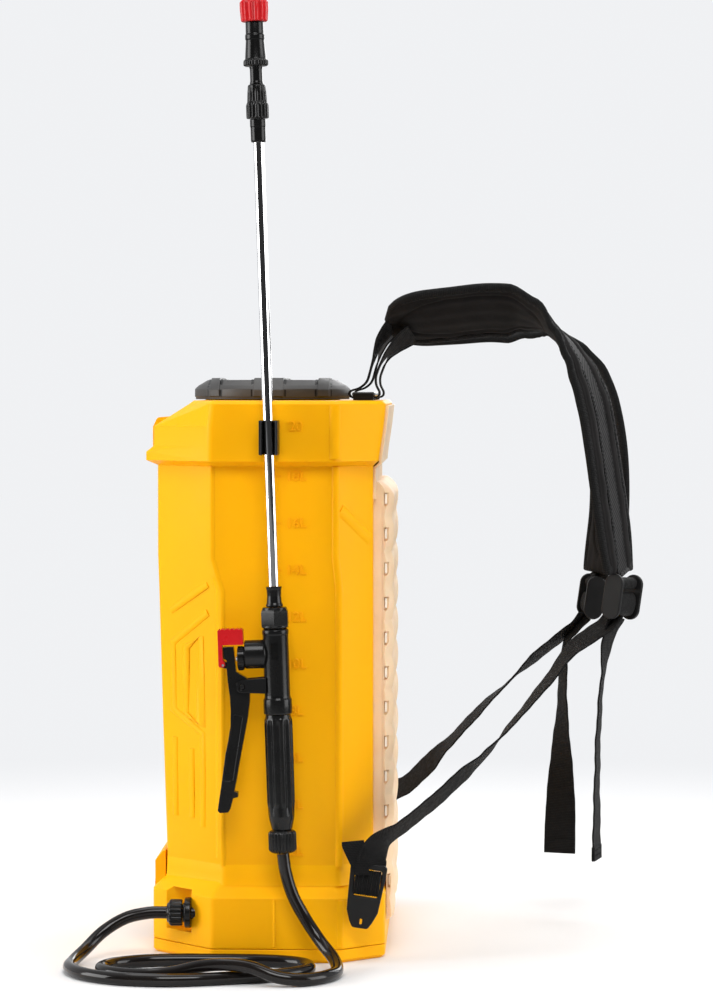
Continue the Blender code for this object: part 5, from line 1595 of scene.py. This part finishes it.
def studio():
    scene = bpy.context.scene
    lens = bpy.data.cameras.new("camera")
    lens.lens = 118.0
    lens.sensor_width = 36.0
    lens.sensor_fit = "AUTO"
    camera = bpy.data.objects.new("camera", lens)
    camera.location = (0.162, -3.0, 0.502)
    aim(camera, (0.0694, 0.0, 0.404))
    scene.collection.objects.link(camera)
    scene.camera = camera
    lamps = [
        ("left", (-2.6, -0.75, 0.75), (1.7, 2.0), 72.0),
        ("right", (2.7, -0.75, 0.80), (1.7, 2.0), 47.0),
        ("front_high", (0.25, -2.4, 2.5), (1.6, 1.4), 60.0),
        ("top", (0.1, 0.4, 2.7), (2.0, 2.0), 26.0),
        ("back", (0.9, 2.4, 1.3), (2.0, 1.6), 34.0),
    ]
    for name, place, size, power in lamps:
        light = bpy.data.lights.new(name, "AREA")
        light.shape = "RECTANGLE"
        light.size, light.size_y = size
        light.energy = power
        lamp = bpy.data.objects.new(name, light)
        lamp.location = place
        aim(lamp, (0.05, 0.0, 0.35))
        scene.collection.objects.link(lamp)
    world = bpy.data.worlds.new("studio")
    world.use_nodes = True
    paint_world(world.node_tree)
    scene.world = world
    scene.view_settings.view_transform = "Standard"
    mesh = bmesh.new()
    corners = [(-12, -12, 0), (12, -12, 0), (12, 12, 0), (-12, 12, 0)]
    mesh.faces.new([mesh.verts.new(corner) for corner in corners])
    data = bpy.data.meshes.new("floor")
    mesh.to_mesh(data)
    mesh.free()
    floor = bpy.data.objects.new("floor", data)
    floor.data.materials.append(make_floor())
    scene.collection.objects.link(floor)


# ---------------------------------------------------------------- hose


def hose():
    points = smooth_points(HOSE_ROUTE, 260)
    mesh = bmesh.new()
    add_tube(mesh, points, HOSE_DIAMETER / 2, sides=20)
    tube = piece("hose_tube", mesh, HOSE, None, ["hose"], smooth=60)
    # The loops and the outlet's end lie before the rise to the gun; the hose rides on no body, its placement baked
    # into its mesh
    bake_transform(tube)


# ---------------------------------------------------------------- surfaces of the nodes that stay


def dress_nodes():
    """Gives every CAD node its finished material; the replaced ones aren't shown."""
    for part in frame["record"]["subparts"]:
        data = nodes[part["node"]].data
        data.materials.clear()
        data.materials.append(SURFACES[part["material_slot"]])
        data.shade_smooth()
        data.set_sharp_from_angle(angle=math.radians(30))


studio()
hose()
dress_nodes()
tank()
base()
lid()
lance_clip()
back_rest()
nozzle()
gun()
trigger()
outlet()
panel()
inner_works()
for label, strap in STRAPS.items():
    shoulder_pad(label, strap)
    adjuster(label, strap)
    webbings(label, strap)
    hook_buckle(label, strap)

## Set problem
Take the data above and return it exactly.

## Written reply
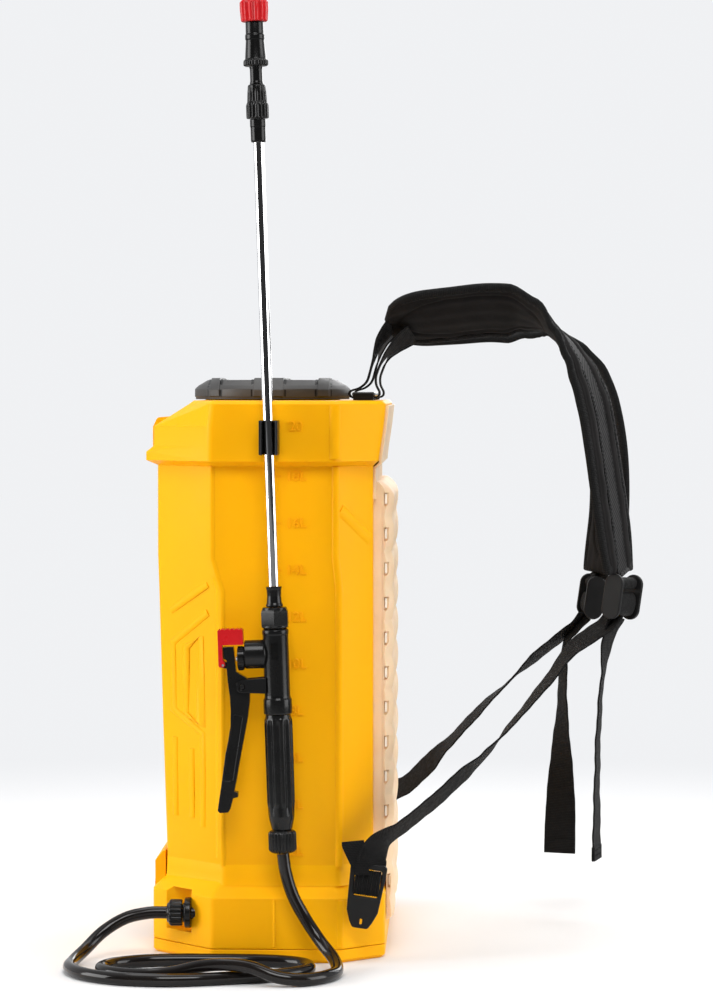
Continue the Blender code for this object: part 5, from line 1595 of scene.py. This part finishes it.
def studio():
    scene = bpy.context.scene
    lens = bpy.data.cameras.new("camera")
    lens.lens = 118.0
    lens.sensor_width = 36.0
    lens.sensor_fit = "AUTO"
    camera = bpy.data.objects.new("camera", lens)
    camera.location = (0.162, -3.0, 0.502)
    aim(camera, (0.0694, 0.0, 0.404))
    scene.collection.objects.link(camera)
    scene.camera = camera
    lamps = [
        ("left", (-2.6, -0.75, 0.75), (1.7, 2.0), 72.0),
        ("right", (2.7, -0.75, 0.80), (1.7, 2.0), 47.0),
        ("front_high", (0.25, -2.4, 2.5), (1.6, 1.4), 60.0),
        ("top", (0.1, 0.4, 2.7), (2.0, 2.0), 26.0),
        ("back", (0.9, 2.4, 1.3), (2.0, 1.6), 34.0),
    ]
    for name, place, size, power in lamps:
        light = bpy.data.lights.new(name, "AREA")
        light.shape = "RECTANGLE"
        light.size, light.size_y = size
        light.energy = power
        lamp = bpy.data.objects.new(name, light)
        lamp.location = place
        aim(lamp, (0.05, 0.0, 0.35))
        scene.collection.objects.link(lamp)
    world = bpy.data.worlds.new("studio")
    world.use_nodes = True
    paint_world(world.node_tree)
    scene.world = world
    scene.view_settings.view_transform = "Standard"
    mesh = bmesh.new()
    corners = [(-12, -12, 0), (12, -12, 0), (12, 12, 0), (-12, 12, 0)]
    mesh.faces.new([mesh.verts.new(corner) for corner in corners])
    data = bpy.data.meshes.new("floor")
    mesh.to_mesh(data)
    mesh.free()
    floor = bpy.data.objects.new("floor", data)
    floor.data.materials.append(make_floor())
    scene.collection.objects.link(floor)


# ---------------------------------------------------------------- hose


def hose():
    points = smooth_points(HOSE_ROUTE, 260)
    mesh = bmesh.new()
    add_tube(mesh, points, HOSE_DIAMETER / 2, sides=20)
    tube = piece("hose_tube", mesh, HOSE, None, ["hose"], smooth=60)
    # The loops and the outlet's end lie before the rise to the gun; the hose rides on no body, its placement baked
    # into its mesh
    bake_transform(tube)


# ---------------------------------------------------------------- surfaces of the nodes that stay


def dress_nodes():
    """Gives every CAD node its finished material; the replaced ones aren't shown."""
    for part in frame["record"]["subparts"]:
        data = nodes[part["node"]].data
        data.materials.clear()
        data.materials.append(SURFACES[part["material_slot"]])
        data.shade_smooth()
        data.set_sharp_from_angle(angle=math.radians(30))


studio()
hose()
dress_nodes()
tank()
base()
lid()
lance_clip()
back_rest()
nozzle()
gun()
trigger()
outlet()
panel()
inner_works()
for label, strap in STRAPS.items():
    shoulder_pad(label, strap)
    adjuster(label, strap)
    webbings(label, strap)
    hook_buckle(label, strap)